→ PROBLEM TO SOLVE
Which lines run from the first one up to and including the one with "from math import"? Print exactly those.

>>>>>

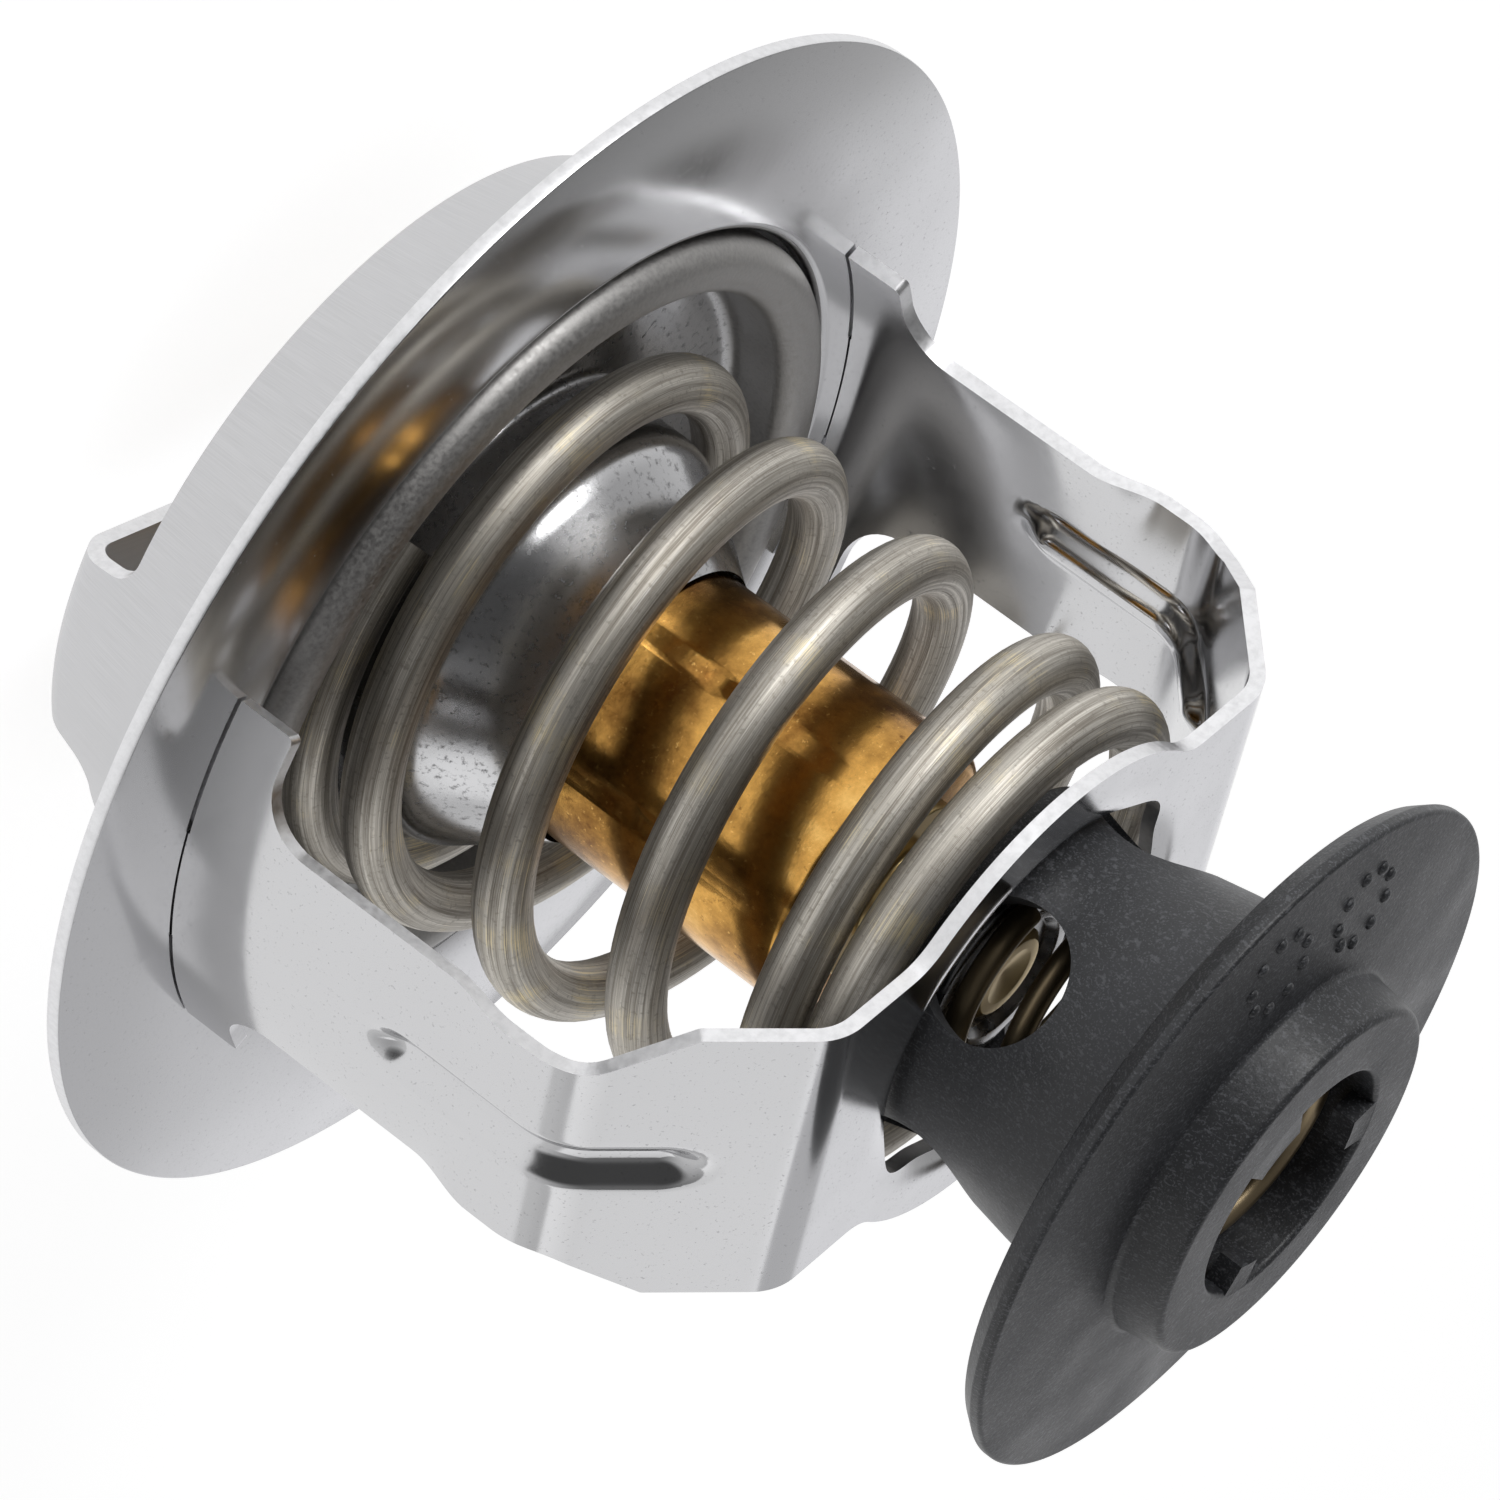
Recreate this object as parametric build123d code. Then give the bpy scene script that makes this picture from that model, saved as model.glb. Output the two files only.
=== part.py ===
from build123d import *

import os
from math import cos, degrees, hypot, pi, radians, sin, sqrt

# Engine thermostat with a bypass valve, in millimetres.
# Z is the thermostat's axis and points to the engine side, where the bypass valve is.
# The origin is the centre of the flange's engine-side face, and X runs through the frame's legs.

# Sheet and flange
sheet = 0.8
flange_radius = 33.5
seat_radius = 21.6
seat_width = 1.05
seat_bottom = -2.2
throat_depth = 1.2
throat_bend = 0.6
seat_edge_bend = 0.25
seat_bend = 0.5
hat_rim_narrowing = 1.7
hat_rim_z = -10.2
hat_rim_bend = 2.0

# Bridge over the hat, which holds the piston pin
bridge_turn = -5.0
bridge_shoulder_radius = 19.1
bridge_z = -13.5
bridge_bend = 1.5
bridge_half_width_foot = 6.2
bridge_half_width = 5.3
bridge_root_fillet = 1.7
bridge_edge_fillet = 0.5
bridge_edge_drop = 0.5
bridge_waist_half_width = 3.7
bridge_waist_inset = 1.3
bridge_waist_end_x = 10.0
bridge_waist_fillet = 8.0
bridge_waist_top_drop = 1.3

# Piston pin
pin_radius = 2.0
pin_inner_end_z = -1.0
pin_cup_depth = 2.2
pin_cup_bend = 0.6
pin_cup_end_bend = 0.3
pin_chamfer = 0.4
press_clearance = 0.02
running_clearance = 0.05

# Valve disc, one pressing from rolled rim to hub
valve_edge_gap = 0.35
rim_crest_z = 0.9
rim_bend = 1.35
pocket_seat_gap = 1.55
spring_floor_z = -3.4
hub_radius = 12.0
hub_shoulder_z = 2.0
hub_top_z = 7.6
hub_bend = 3.0
pocket_bend = 0.9
seat_clearance = 0.05

# Wax element
cup_radius = 7.75
cup_wall = 0.6
cup_end_z = 23.0
cup_end_bend = 1.0
cup_root_bend = 0.4
cup_flange_radius = 10.4
cup_flange_bend = 0.85
crimp_reach = 1.5
hub_clearance = 0.1
hub_edge_gap = 0.25
wax_edge_clearance = 0.1
dimple_count = 6
dimple_radius = 1.05
dimple_depth = 0.3
dimple_z = 12.7
dimple_start = -75.0
diaphragm_thickness = 0.6
guide_flange_thickness = 1.6
guide_nose_z = -12.4
guide_radius = 5.0
guide_nose_radius = 3.9
guide_taper_length = 3.5
funnel_radius = 4.6
funnel_depth = 1.6
backup_washer_thickness = 0.5
seal_outer_radius = 3.2
seal_depth = 1.4
seal_length = 1.4

# Stud on the element's end and the plate riveted to it
stud_flange_radius = 5.0
stud_flange_thickness = 0.8
stud_radius = 2.9
rivet_radius = 2.2
rivet_head_radius = 2.7
rivet_head_height = 0.4
rivet_rim_width = 0.6
plate_radius = 6.0
plate_thickness = 0.6
plate_ring_radius = 3.9
plate_ring_height = 0.55
plate_ring_width = 0.4

# Lower frame
foot_throat_gap = 2.25
foot_half_angle = 26.0
foot_height = 3.4
leg_half_width = 6.5
foot_fillet = 3.0
leg_flat_start_z = 15.5
leg_flat_z = 19.6
elbow_z = 23.4
elbow_bend = 4.0
arm_drop = 9.25
arm_corner_z = 27.4
arm_half_width = 9.3
arm_fillet = 3.5
flare_start_rise = 0.5
flare_end_fillet = 0.3
end_bend = 2.0
end_face_z = 31.9
end_radius = 13.7
end_fillet = 3.0
end_hole_radius = 10.1
end_lobe_reach = 11.3
end_lobe_radius = 3.0
end_lobe_angle = 40.0
tab_half_angle = 8.2
tab_reach = 1.4
slot_clearance = 0.1
rib_radius = 1.5
rib_height = 0.75
rib_start_z = 14.5
rib_end_drop = 5.6
groove_radius = 0.95

# Bypass valve
tube_radius = 9.3
tube_start_z = 28.2
collar_thickness = 1.7
collar_clearance = 0.1
plate_seat_clearance = 0.05
tube_bore = 7.0
tube_flare_radius = 10.2
tube_flare_z = 39.0
tube_straight_end_z = 34.0
window_count = 4
window_radius = 3.65
window_z = 33.1
window_start = -50.0
disc_root_radius = 10.7
disc_root_z = 42.9
disc_back_radius = 18.2
disc_back_z = 43.3
disc_radius = 18.9
disc_edge_z = 44.8
disc_edge_height = 0.6
disc_crown_z = 45.5
boss_base_radius = 10.35
boss_radius = 9.9
boss_front_z = 48.3
boss_chamfer = 0.4
recess_radius = 6.4
recess_start_z = 42.0
recess_cone_height = 1.0
lug_thickness = 1.3
lug_tip_radius = 4.9
lug_root_depth = 0.3
lug_angles = (-60.0, 68.0, 175.0)
lug_half_angles = (17.0, 9.0, 11.0)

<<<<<

→ FINISHED TASK
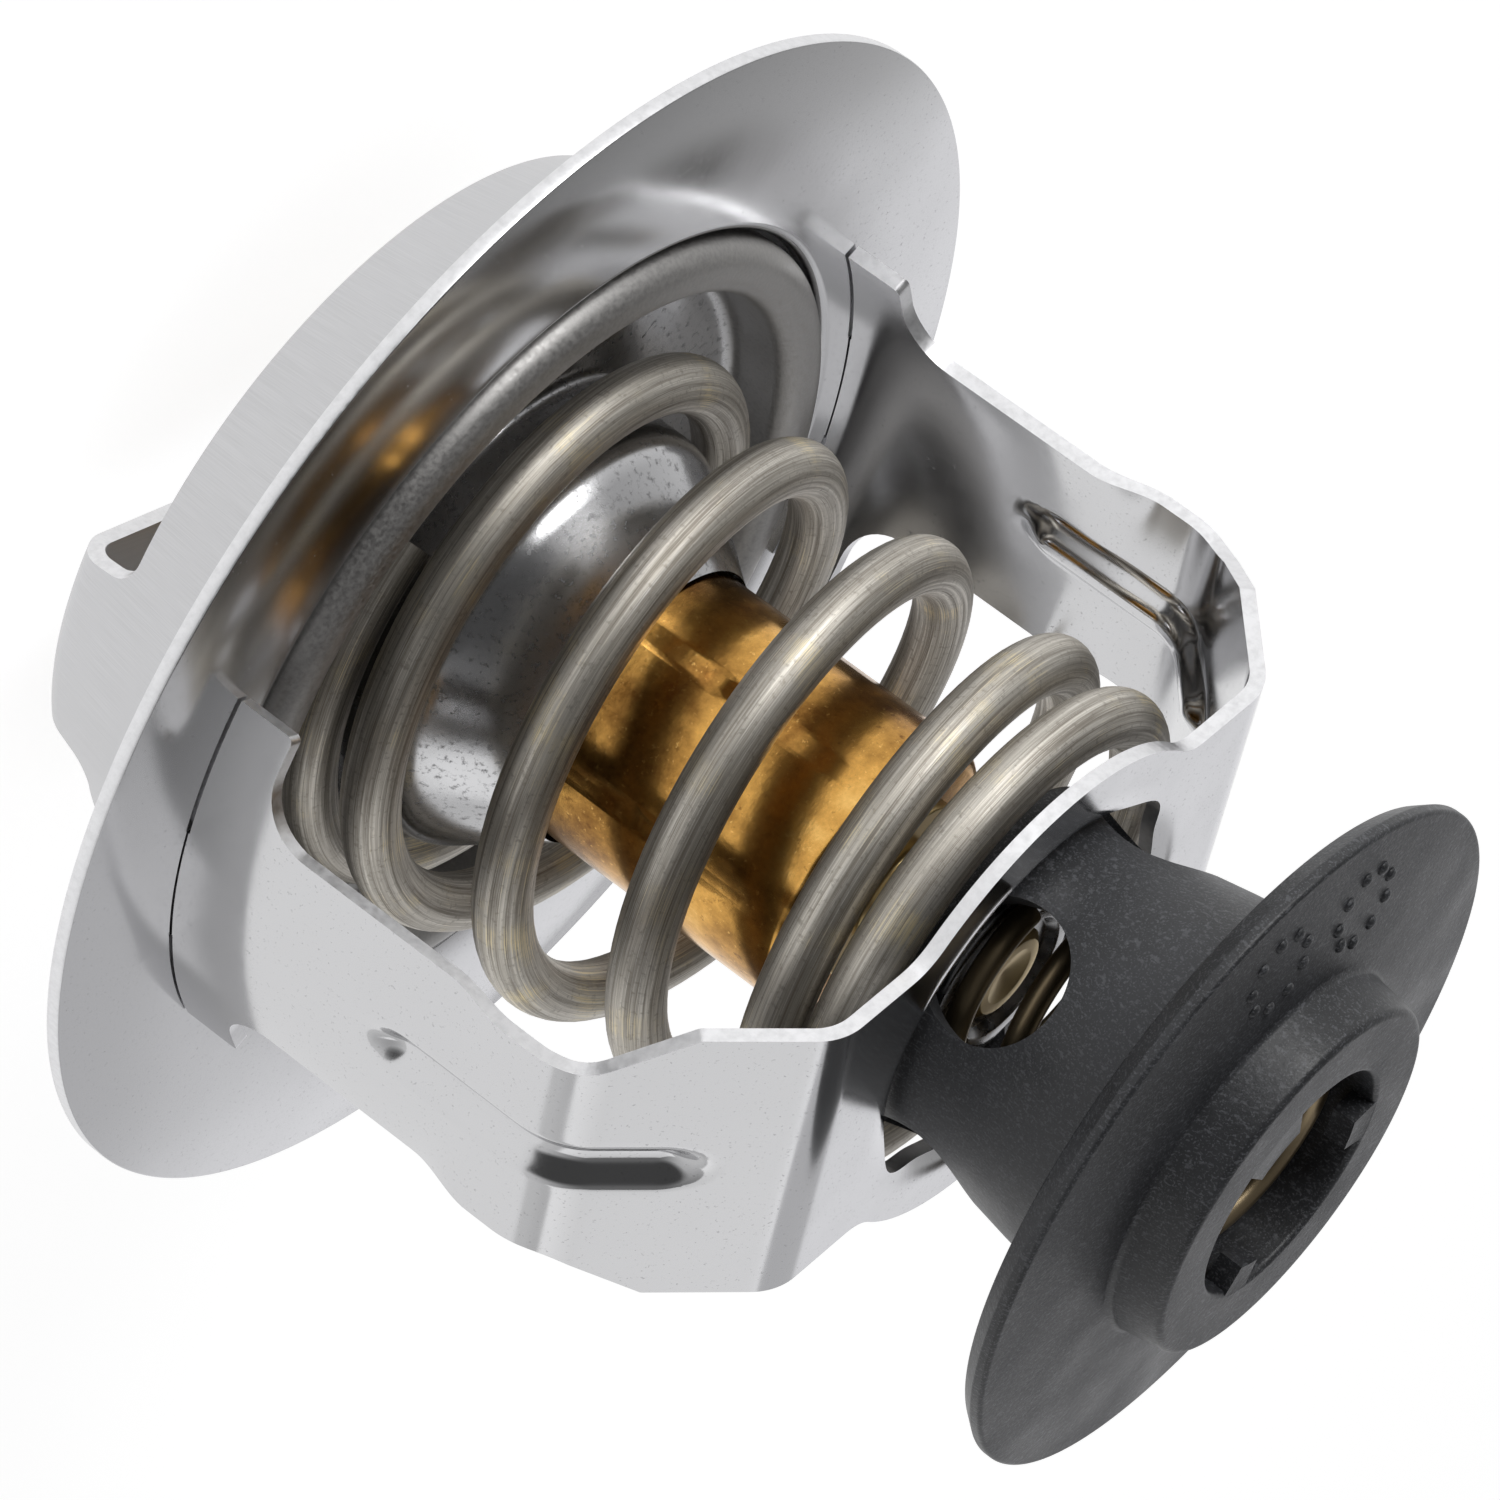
Recreate this object as parametric build123d code. Then give the bpy scene script that makes this picture from that model, saved as model.glb. Output the two files only.
=== part.py ===
from build123d import *

import os
from math import cos, degrees, hypot, pi, radians, sin, sqrt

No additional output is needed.